The U.S. government, through the CIA, NSC, and State Department, orchestrated support for the Contra war while simultaneously protecting Contra-connected drug traffickers from prosecution.

The U.S. government, through the Central Intelligence Agency, National Security Council, and State Department, orchestrated support for the Contra war while simultaneously protecting Contra-connected drug traffickers from prosecution. The contradiction between the government's public anti-drug stance and its covert protection of drug-running allies was the central theme of the Dark Alliance investigation.1

The Dual Policy

While the Reagan administration waged a public "War on Drugs" and Ronald Reagan and George H.W. Bush whipped the public into a frenzy over crack dealers, the CIA and NSC were facilitating cocaine trafficking by Contra-connected networks. The government used the DEA and Federal Bureau of Investigation to investigate street-level dealers while shielding Contra traffickers from prosecution.

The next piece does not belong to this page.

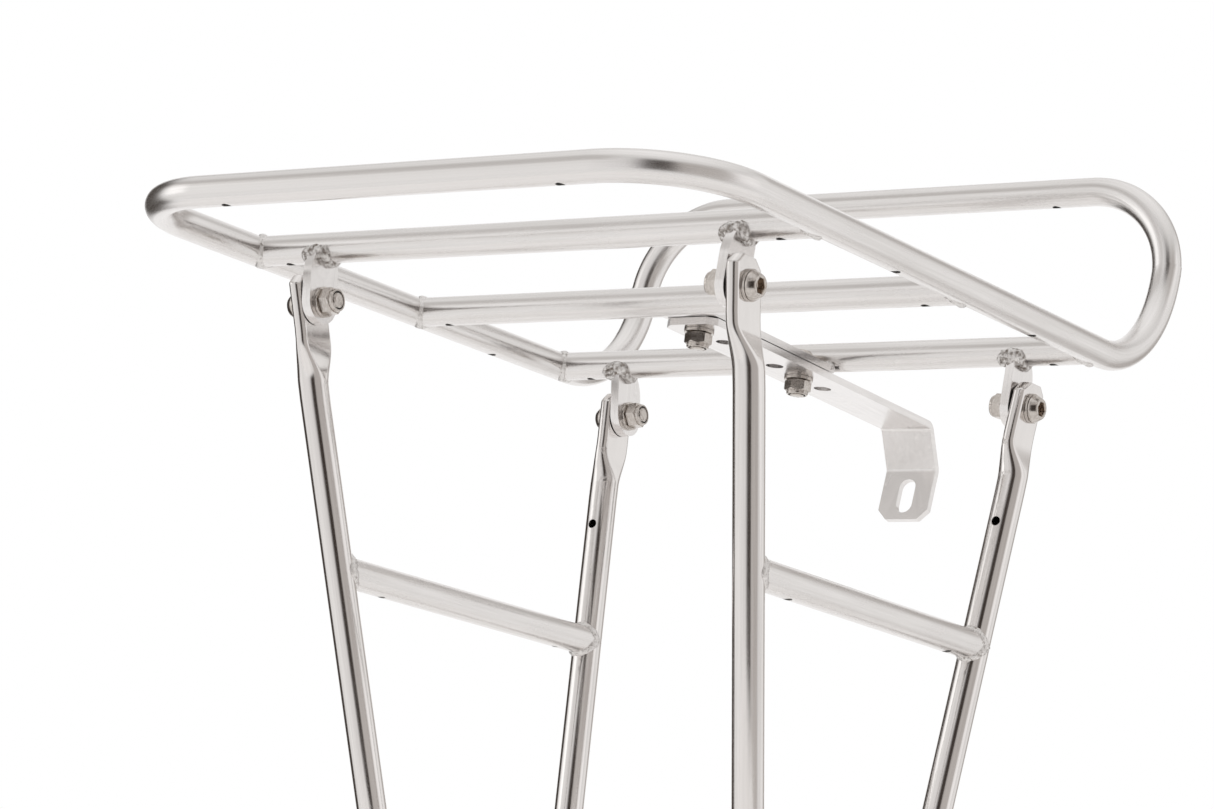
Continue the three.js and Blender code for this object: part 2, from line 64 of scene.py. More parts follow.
TUBE_R = 5.0
TUBE_SIDES = 48
BORE_R = 3.8
VENT_R = 1.5
HALF_WIDTH = 107.0
RAILS = {"rear": 71.7, "middle": 159.5, "front": 246.2}
REAR_BEND = 34.0
HOOP_FOOT_BEND = 44.0
HOOP_TOP_BEND = 32.0
HOOP_FOOT_Y = 290.9
HOOP_Y = 297.7
HOOP_RISE = 68.5
LOOP_SEAM_X = 0.01
REAR_VENT_X = 62.0
RAIL_VENT_X = 93.0
HOOP_VENT_X = 61.0
SIDE_VENT_Y = (116.0, 204.0)

LEAN = 0.084
BOLT_DROP = 18.7
BOLT_Y = {"rear": 69.9, "front": 248.1}
PLATE_T = 3.2
TAB_BEVEL = 0.35
TAB_OUTER_X = 79.8
TAB_HALF_W = 7.0
TAB_TOP_HALF_W = 5.0

LEG_END_T = 4.6
LEG_END_HALF_W = 7.9
KNEE_Z = -40.0
KNEE = {"rear": (83.0, 75.9), "front": (82.1, 245.2)}
EYELET_Z = -350.0
FOOT = {"rear": (56.4, 171.4), "front": (56.4, 203.7)}
TIP_Z = -10.7
FLAT_END_Z = -31.0
PRESS_END_Z = -43.5
LEG_BORE_TOP_Z = -53.0
LEG_END_Z = -322.0
LEG_HOLE_Z = -59.0
LEG_HOLE_R = 1.6
LINK_Z = -100.9
LINK_VENT_Y = (118.0, 217.5)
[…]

When Celerino Castillo sent reports to DEA headquarters about Contra pilots smuggling drugs, they disappeared into a "bureaucratic black hole." The secret 1982 Memorandum of Understanding between CIA Director William Casey and Attorney General William French Smith exempted CIA assets from drug crimes reporting for thirteen years.2

  1. Webb, Gary. Dark Alliance: The CIA, the Contras, and the Crack Cocaine Explosion. Seven Stories Press, 1998. Prologue.
  2. Webb, Gary. Dark Alliance: The CIA, the Contras, and the Crack Cocaine Explosion. Seven Stories Press, 1998. Ch. 15, Epilogue.